▸ Exercise aim
Wherever a line below holds the word "materials", copy that line.

▸ Data
-- start --
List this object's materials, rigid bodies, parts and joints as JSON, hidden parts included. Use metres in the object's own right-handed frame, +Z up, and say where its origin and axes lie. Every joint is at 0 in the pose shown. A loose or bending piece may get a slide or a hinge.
-- end --
-- start --
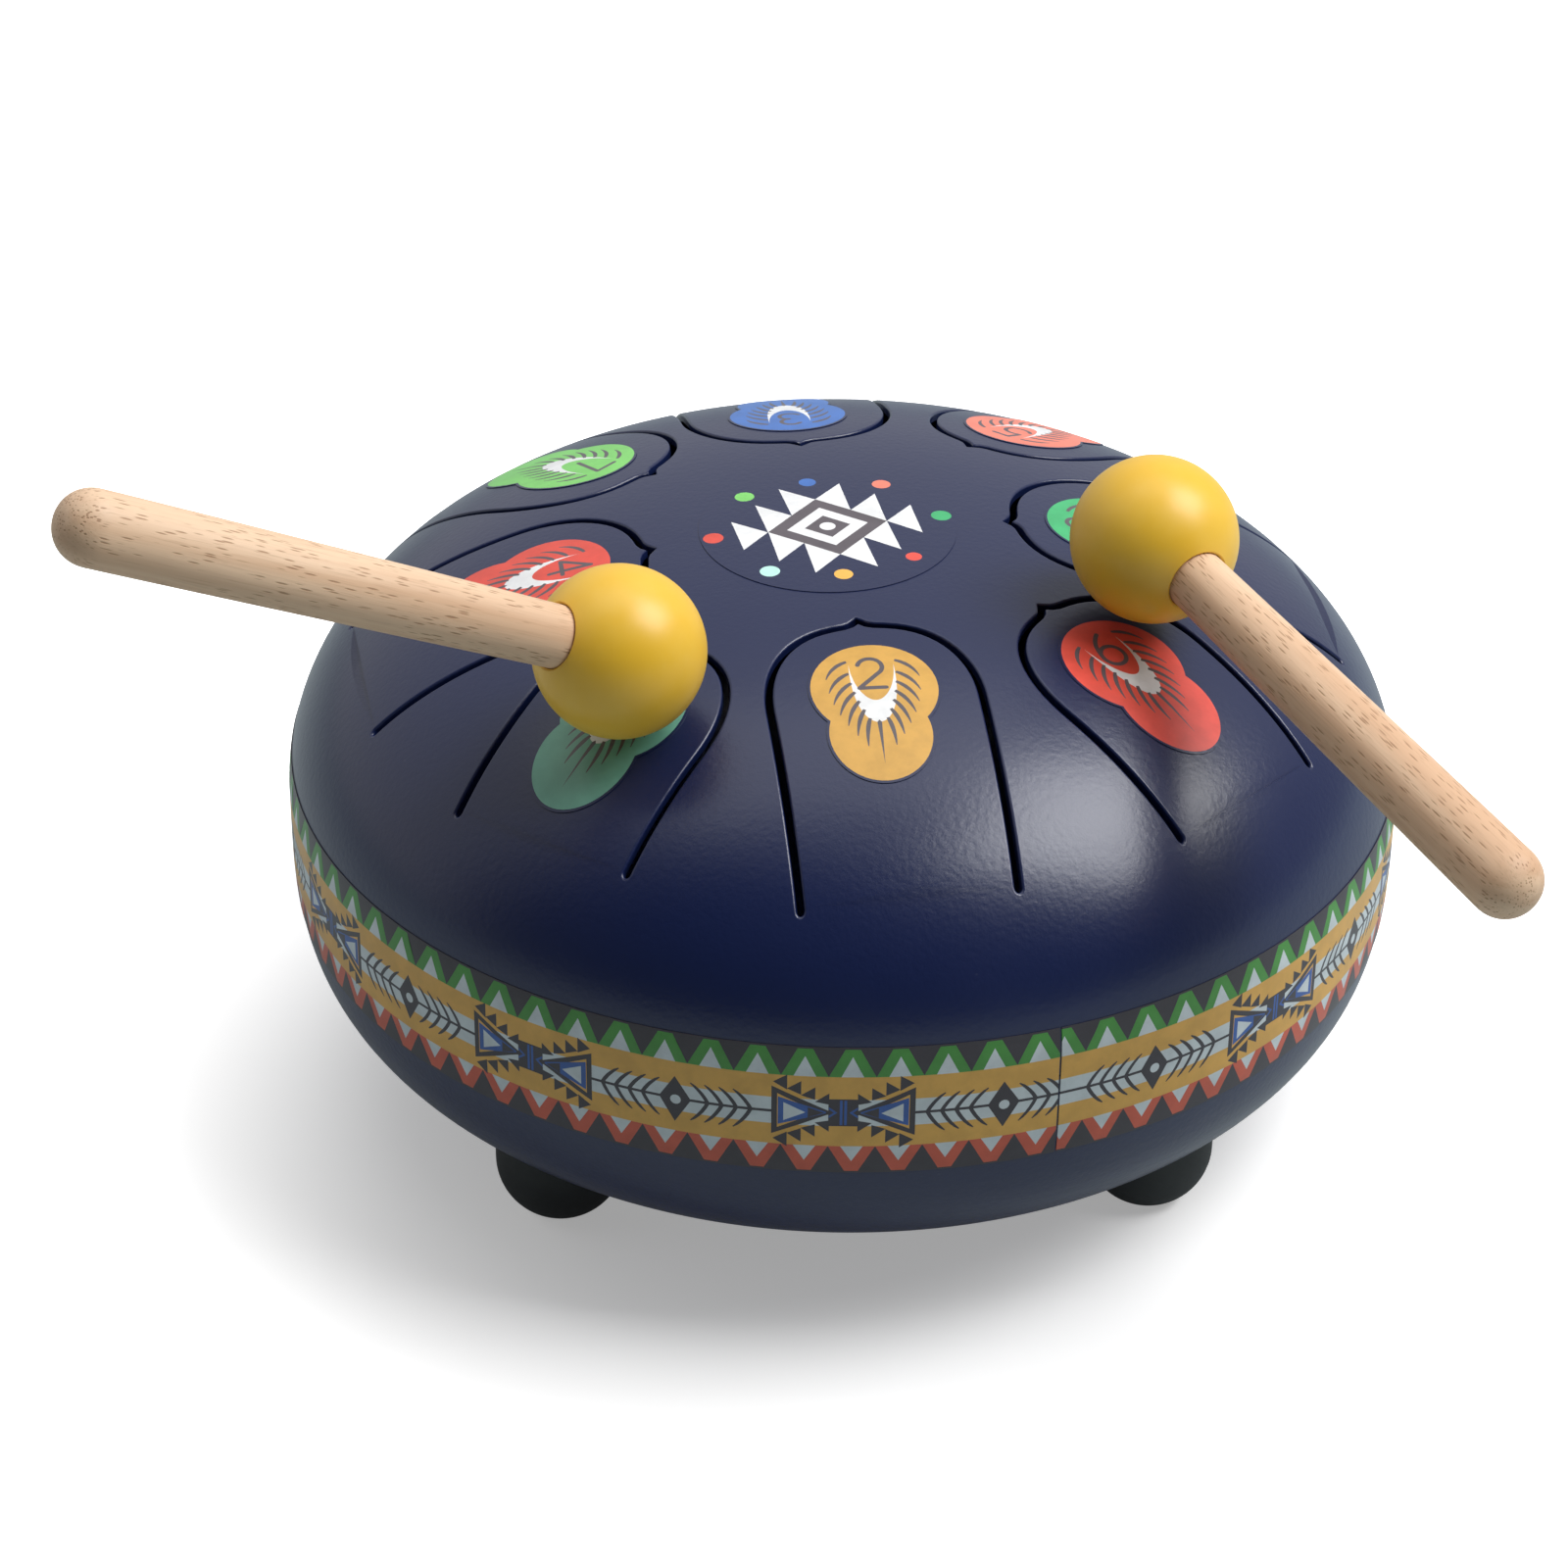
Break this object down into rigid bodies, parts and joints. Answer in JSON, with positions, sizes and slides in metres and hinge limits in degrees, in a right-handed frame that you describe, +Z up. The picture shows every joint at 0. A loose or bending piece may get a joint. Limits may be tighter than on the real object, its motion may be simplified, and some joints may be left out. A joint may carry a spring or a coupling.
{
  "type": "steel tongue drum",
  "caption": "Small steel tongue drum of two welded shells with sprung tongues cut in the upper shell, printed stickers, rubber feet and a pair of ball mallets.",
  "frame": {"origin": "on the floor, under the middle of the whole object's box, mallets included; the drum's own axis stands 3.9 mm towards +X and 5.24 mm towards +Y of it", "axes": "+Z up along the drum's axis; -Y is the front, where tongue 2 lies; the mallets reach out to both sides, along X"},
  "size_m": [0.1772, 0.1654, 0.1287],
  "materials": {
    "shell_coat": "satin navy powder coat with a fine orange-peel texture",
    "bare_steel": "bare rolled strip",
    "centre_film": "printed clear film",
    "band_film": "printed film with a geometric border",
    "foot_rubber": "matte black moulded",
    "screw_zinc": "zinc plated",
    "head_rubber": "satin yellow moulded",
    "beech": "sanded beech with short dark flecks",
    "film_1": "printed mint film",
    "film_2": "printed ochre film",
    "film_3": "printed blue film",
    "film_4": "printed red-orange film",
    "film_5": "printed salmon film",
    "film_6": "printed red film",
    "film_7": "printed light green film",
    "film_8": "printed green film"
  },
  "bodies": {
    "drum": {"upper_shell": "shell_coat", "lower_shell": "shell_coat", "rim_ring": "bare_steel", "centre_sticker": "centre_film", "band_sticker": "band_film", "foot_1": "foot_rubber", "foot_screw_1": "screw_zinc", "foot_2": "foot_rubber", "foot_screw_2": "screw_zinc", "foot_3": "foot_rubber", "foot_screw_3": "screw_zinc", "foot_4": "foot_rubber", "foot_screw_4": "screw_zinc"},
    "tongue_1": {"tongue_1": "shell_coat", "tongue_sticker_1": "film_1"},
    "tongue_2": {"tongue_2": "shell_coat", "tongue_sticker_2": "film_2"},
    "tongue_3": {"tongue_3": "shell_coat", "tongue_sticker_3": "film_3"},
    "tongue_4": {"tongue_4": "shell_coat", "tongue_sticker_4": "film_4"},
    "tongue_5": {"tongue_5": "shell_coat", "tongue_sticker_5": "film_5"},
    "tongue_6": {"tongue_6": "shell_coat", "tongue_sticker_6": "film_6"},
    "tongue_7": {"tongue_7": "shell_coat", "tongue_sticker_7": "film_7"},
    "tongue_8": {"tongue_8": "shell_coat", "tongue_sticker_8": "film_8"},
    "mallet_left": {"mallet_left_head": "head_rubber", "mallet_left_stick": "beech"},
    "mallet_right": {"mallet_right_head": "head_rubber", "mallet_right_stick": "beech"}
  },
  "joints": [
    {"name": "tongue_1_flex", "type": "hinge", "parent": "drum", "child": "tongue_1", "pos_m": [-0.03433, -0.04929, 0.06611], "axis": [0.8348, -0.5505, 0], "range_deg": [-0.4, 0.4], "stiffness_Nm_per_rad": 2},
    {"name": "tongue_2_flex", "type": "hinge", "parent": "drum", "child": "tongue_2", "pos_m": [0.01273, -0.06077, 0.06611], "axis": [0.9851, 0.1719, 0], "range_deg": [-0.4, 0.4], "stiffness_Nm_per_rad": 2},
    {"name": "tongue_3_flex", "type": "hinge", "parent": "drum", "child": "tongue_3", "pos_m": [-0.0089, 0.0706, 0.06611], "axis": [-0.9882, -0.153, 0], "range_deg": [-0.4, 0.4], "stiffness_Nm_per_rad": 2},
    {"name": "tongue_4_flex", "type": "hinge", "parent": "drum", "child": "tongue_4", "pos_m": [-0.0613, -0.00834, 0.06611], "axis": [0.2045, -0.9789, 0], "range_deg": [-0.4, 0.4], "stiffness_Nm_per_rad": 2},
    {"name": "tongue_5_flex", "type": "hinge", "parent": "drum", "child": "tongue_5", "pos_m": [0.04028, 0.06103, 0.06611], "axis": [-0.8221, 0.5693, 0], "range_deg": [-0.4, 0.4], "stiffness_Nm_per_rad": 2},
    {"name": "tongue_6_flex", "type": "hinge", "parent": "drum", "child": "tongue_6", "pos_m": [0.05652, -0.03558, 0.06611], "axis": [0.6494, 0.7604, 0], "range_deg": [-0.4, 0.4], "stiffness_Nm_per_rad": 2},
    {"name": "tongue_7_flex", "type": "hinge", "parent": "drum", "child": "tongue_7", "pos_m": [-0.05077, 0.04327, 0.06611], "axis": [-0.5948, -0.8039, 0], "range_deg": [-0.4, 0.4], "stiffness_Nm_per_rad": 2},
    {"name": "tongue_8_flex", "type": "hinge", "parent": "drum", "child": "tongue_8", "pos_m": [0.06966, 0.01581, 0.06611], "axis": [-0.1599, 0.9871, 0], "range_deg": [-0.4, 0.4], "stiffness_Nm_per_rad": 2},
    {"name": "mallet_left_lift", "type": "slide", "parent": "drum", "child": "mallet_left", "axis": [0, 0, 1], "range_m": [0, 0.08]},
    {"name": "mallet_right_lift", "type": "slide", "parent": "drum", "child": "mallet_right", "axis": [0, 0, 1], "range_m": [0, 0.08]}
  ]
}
-- end --
▸ Solution for this task
List this object's materials, rigid bodies, parts and joints as JSON, hidden parts included. Use metres in the object's own right-handed frame, +Z up, and say where its origin and axes lie. Every joint is at 0 in the pose shown. A loose or bending piece may get a slide or a hinge.
  "materials": {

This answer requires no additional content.